3. Prioritize Fit and Finish: Always inspect pistons for flawless surfaces and accurate dimensions.
4. Don’t Overlook Coatings: Coated pistons last longer and perform better, especially in high-stress engines.
5. Work With Reputable Suppliers: Quality control and technical support are as important as the product itself.

Summary

Manufacturing pistons is a blend of science, engineering, and art. Whether cast or forged, each piston passes through critical steps—shaping, machining, treatment, coating, and rigorous testing—to become the powerful, precise engine component you depend on. By understanding these processes, you can make smarter choices for your vehicles, appreciate the engineering behind your engine, and even troubleshoot performance issues with confidence.

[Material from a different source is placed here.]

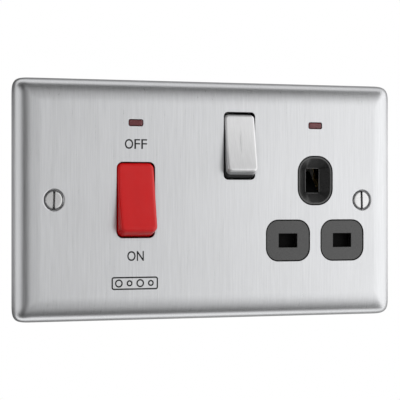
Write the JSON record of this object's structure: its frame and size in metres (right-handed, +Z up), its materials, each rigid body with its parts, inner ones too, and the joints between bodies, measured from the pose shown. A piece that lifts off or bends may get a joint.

Frequently Asked Questions (FAQs)

1. What materials are commonly used to make pistons?
Most pistons are made from aluminum alloys because they are lightweight yet strong, which helps with speed and fuel efficiency. High-performance or heavy-duty engines may use forged aluminum or even steel pistons for greater durability.

2. Why are some pistons forged while others are cast?
Forging produces pistons that are stronger and better suited for high-stress environments—like racing engines—because the metal’s internal structure is more compact. Casting, while more cost-effective, is ideal for standard engines with normal demands.

3. How precise does the piston manufacturing process need to be?
Extremely precise. Even the smallest manufacturing error can cause engine knock, wear, or complete failure. That’s why advanced machining and thorough quality control are so important.

4. What is the purpose of piston coatings?
Coatings reduce friction and heat transfer, protect against wear, and increase piston lifespan. Some pistons have thermal barriers on their tops to manage combustion heat or special coatings on the sides to minimize rubbing within the cylinder.

5. How can I tell if my engine needs high-performance pistons?
If you race, tune, or push your engine beyond stock specifications (like turbocharging or increasing RPMs), high-performance forged pistons are recommended. For everyday driving, high-quality cast pistons usually suffice.